If you’re in the fortunate position to be focused on cohort composition as a primary goal alongside headcount and net tuition revenue, you can align an appeals strategy with those goals as well—e.g., focusing approvals on Pell-eligible students or families below an AGI threshold.

Draw a distinction between appeals based on a change to financial circumstances and those based only on a request for more aid

Even if you choose a very conservative appeals strategy, ensuring that families have the opportunity to request reconsideration on the basis of a change to financial circumstances is an important part of designing an aid strategy that contributes to access.

Financial aid professionals are trained to exercise what the Department of Education formally calls Professional Judgment. When the income and asset information reported on the FAFSA (which may be nearly two years old by the time students are enrolling in their first year) no longer accurately describes the family’s financial situation, aid officers can request documentation and use that information to adjust the information reported on the FAFSA, which may make students eligible for additional need-based aid, whether federal, state, or institutional.

The Professional Judgment process is a critical part of ensuring that students are eligible for the maximum possible need-based aid from all sources. Even when a change to financial circumstances doesn’t result in additional federal or state aid eligibility, you may wish to recognize those appeals with institutional gift aid, particularly when access is a key institutional goal.

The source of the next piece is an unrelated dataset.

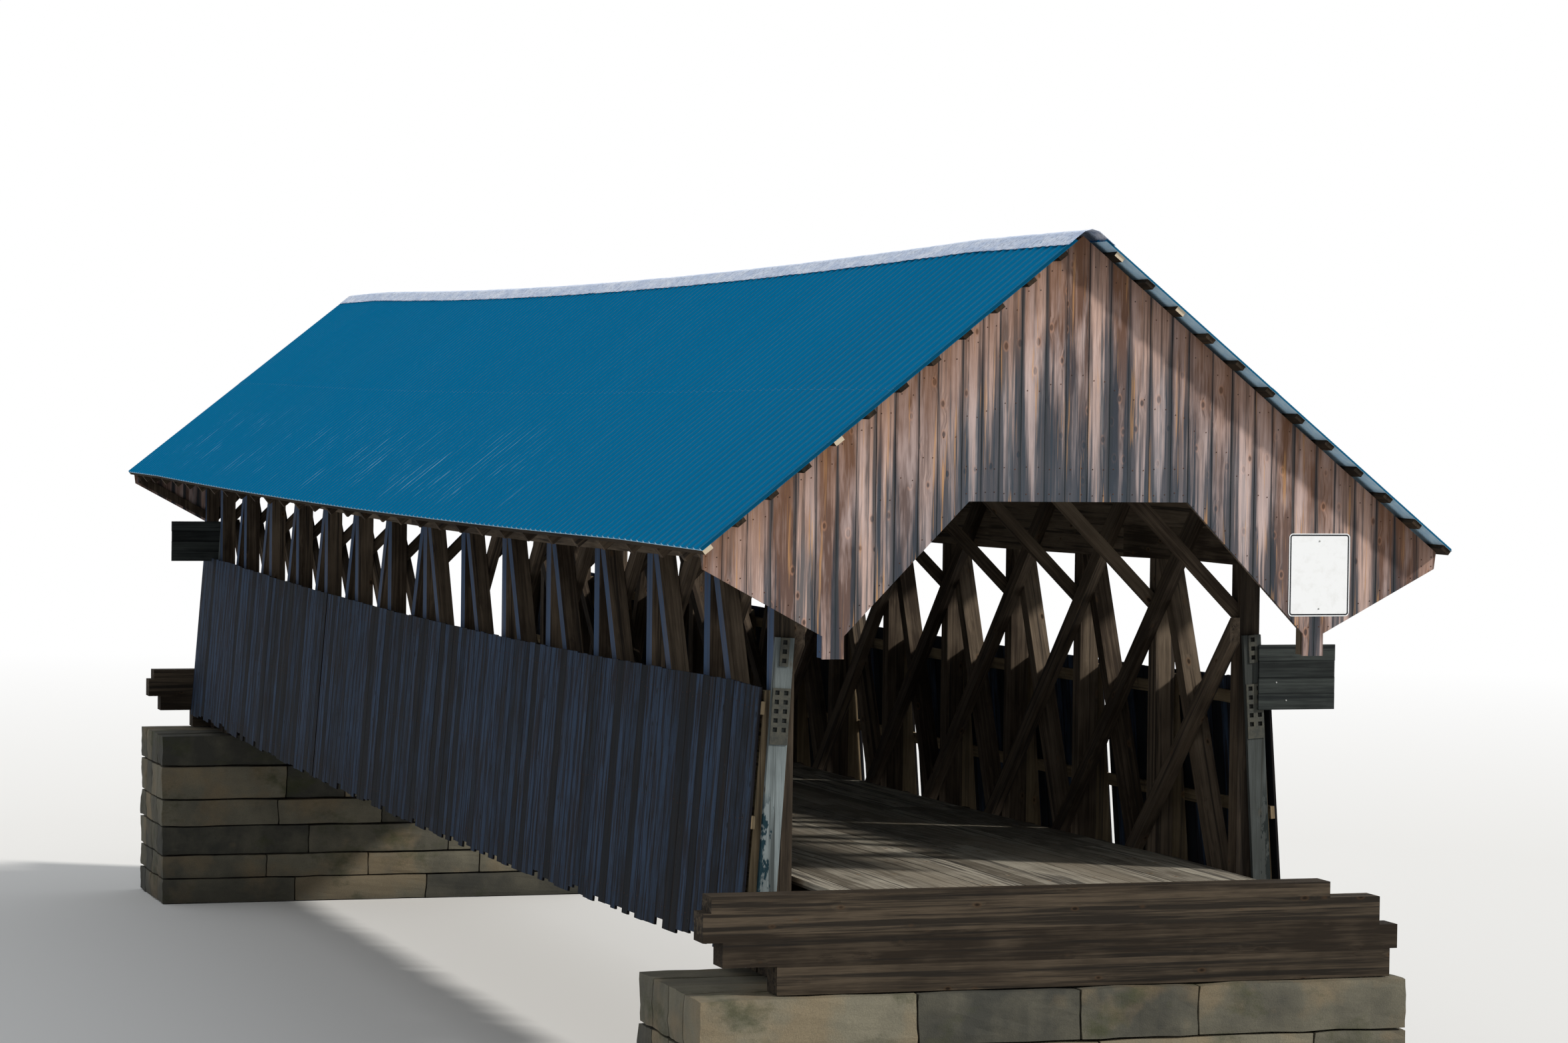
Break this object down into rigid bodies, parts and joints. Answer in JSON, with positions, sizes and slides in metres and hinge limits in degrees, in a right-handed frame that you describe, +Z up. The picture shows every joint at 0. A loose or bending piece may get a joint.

In many ways, appeals are a microcosm of the entire enrollment process—enrollment professionals struggle to interpret appeal volume and develop effective and consistent strategies to address them, while students and families struggle to understand whether, when, and how to file appeals. Like many elements of the application, admission, and yield process, both sides are challenged with trying to act with incomplete information. For institutions, we believe the most realistic and effective approach to appeals boils down to the points reviewed above, and we hope this helps you give an honest appraisal of your appeals strategy.